Уверен еще и в другом: поэма «Двенадцать» если в нашей литературе и останется, то к сокровищам ее причислена не будет. Былые страсти улягутся, да, в сущности, улеглись они уже и теперь: кто же, в самом деле, станет теперь выискивать в этом ряде набросков, в этих горьких, растерянных и сбивчиво-живописных вариациях на октябрьские темы какую-либо политическую идею? Будет, вероятно, признано, что поэма искусно написана. Но того, что в истинной и бессмертной поэзии утоляет духовную жажду человека, – как в мире физическом: ледяное, горное, прозрачно-бездонное озеро, – этого будущее в «Двенадцати» не найдет.
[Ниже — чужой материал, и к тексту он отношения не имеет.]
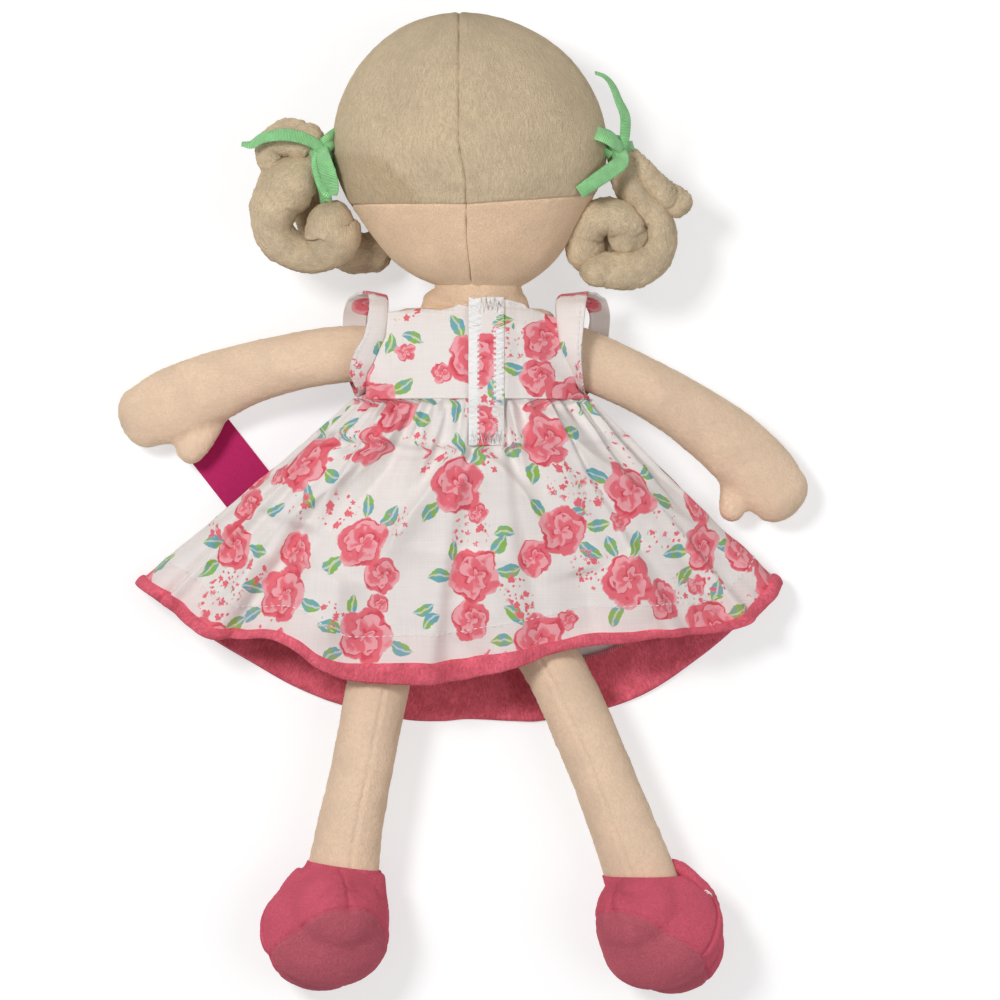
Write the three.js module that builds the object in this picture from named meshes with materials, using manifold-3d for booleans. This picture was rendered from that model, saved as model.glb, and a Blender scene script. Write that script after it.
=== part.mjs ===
// A stuffed rag doll in a cotton dress, lying face down with its arms spread.
// Millimetres. +Y points to the doll's head and +Z away from the surface that it lies on.
import * as THREE from 'three';
import { mergeVertices } from 'three/addons/utils/BufferGeometryUtils.js';
import Module from 'manifold-3d';

const wasm = await Module();
wasm.setup();

// Driving dimensions: clearances and cloth
const gap = 0.3;
const clothThickness = 0.9;
const plushThickness = 2;
const tapeThickness = 0.8;
const skinThickness = 1.6;
const flatDepth = 0.5;
const cutOverrun = 4;
const jointClearance = 0.6;
const armholeClearance = 2.4;

// Head and neck
const headHalfWidth = 53.2;
const headHeight = 106.4;
const headHalfDepth = 40;
const hairlineHeight = 32;
const neckHalfWidth = 20.5;
const neckHalfDepth = 9.5;
const neckRise = 8;
const neckRootDrop = 2;
const nodTilts = [-17, 0, 17].map(THREE.MathUtils.degToRad);
const flowerRadius = 7.5;
const flowerThickness = 3;

// Bunches, each tied at the side of the head
const bunchLength = 45;
const lockHalfWidth = 9;
const lockRootRadius = 4;
const tieHeight = 53.3;
const tieStandOff = 4.2;
const ribbonWidth = 6.4;
const ribbonThickness = 0.9;
const knotRadius = 3.4;

// Torso
const torsoHeight = 96;
const shoulderHeight = 35;
const torsoHalfWidth = 42;
const torsoHalfDepth = 24.5;
const torsoLift = 33;
const bodyLean = -5.5;

// Arms
const armLength = 105;
const armHalfWidth = 11.4;
const armHalfDepth = 9.6;
const shoulderSpread = 39.4;
const armholeDrop = 17.4;
const shoulderLift = 31;
const palmLift = 11.4;
const thumbHalfWidth = 5.4;
const armTilts = [-70, -64].map(THREE.MathUtils.degToRad);

// Legs and shoes
const legLength = 112;
const legHalfWidth = 12.2;
const legHalfDepth = 11.8;
const hipSpacing = 46.5;
const hipLift = 25;
const shoeHalfLength = 31;
const shoeHalfWidth = 24.8;
const shoeHalfHeight = 23.5;
const soleOffset = 8;
const strapWidth = 10;
const strapThickness = 2;
const footPitch = THREE.MathUtils.degToRad(55);
const leftFootTurn = THREE.MathUtils.degToRad(20);
const rightFootTurn = THREE.MathUtils.degToRad(-41);

// Dress
const placketWidth = 13.3;
const placketStart = -1.6;
const sleeveWidth = 9;
const sleeveHalfHeight = 20;
const sleeveHalfDepth = 17.5;
const sleeveLean = 4.2;
const sleeveOut = 3.5;
const skirtHalfWidth = 127;
const skirtSideDrop = 73;
const skirtSideLift = 9;
const skirtBackRise = 36;
const skirtFrontLift = 1.5;
const skirtShift = -5.5;
const hemReach = 54;
const foldDepth = 6;
const hemBandHeight = 9.5;

// Card tag
const tagWidth = 22;
const tagLength = 47;
const tagThickness = 0.6;
const tagLift = 0.6;
const tagHoleRadius = 1.4;
const fastenerRadius = 0.5;
const fastenerHeadRadius = 2;
const fastenerLength = 7;
const fastenerBarLength = 6;
const tagPinInset = 4;
const tagTurn = THREE.MathUtils.degToRad(-52);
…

Не только к роману, но иногда и к статье применимы слова о магическом кристалле, через который не совсем ясно, к чему она придет. Мне казалось, что для поэзии Блока настало время окончательных суждений. Но нет, рановато еще подводить итоги, и достаточно освежить впечатления, – кое-что перечесть, другое вспомнить, над третьим дольше, чем прежде, задуматься, – чтобы противоречивые доводы с прежней силой вступили в борьбу.
Он был сыном великого русского девятнадцатого века и в поэзии своей дал к нему некое послесловие, печальное и несравненно-искреннее. Бывают писатели, глядящие в прошлое, страстно мечтающие о том, чтобы его продолжить, удержать: Бунин, например. Блок не мечтал ни о чем, да ни о чем и не тосковал. Блок носил в себе прошлое, договаривал, дошептывал все то, что когда-то упреками и вопросами взвилось к самому небу. Несомненно, он был последним нашим «кающимся дворянином», и, кстати, ничем другим невозможно объяснить его отношение к революции. Да и хмурая недоверчивость его к русскому культурно-эстетическому возрождению начала столетия, на вячеславо-ивановский или дягилевский лад, внушена была тем же самым. Народничество было его сердцу ближе, чем модернизм, а сознание его заблудилось где-то между этими двумя путями, не найдя себя, в сущности, ни на одном из них.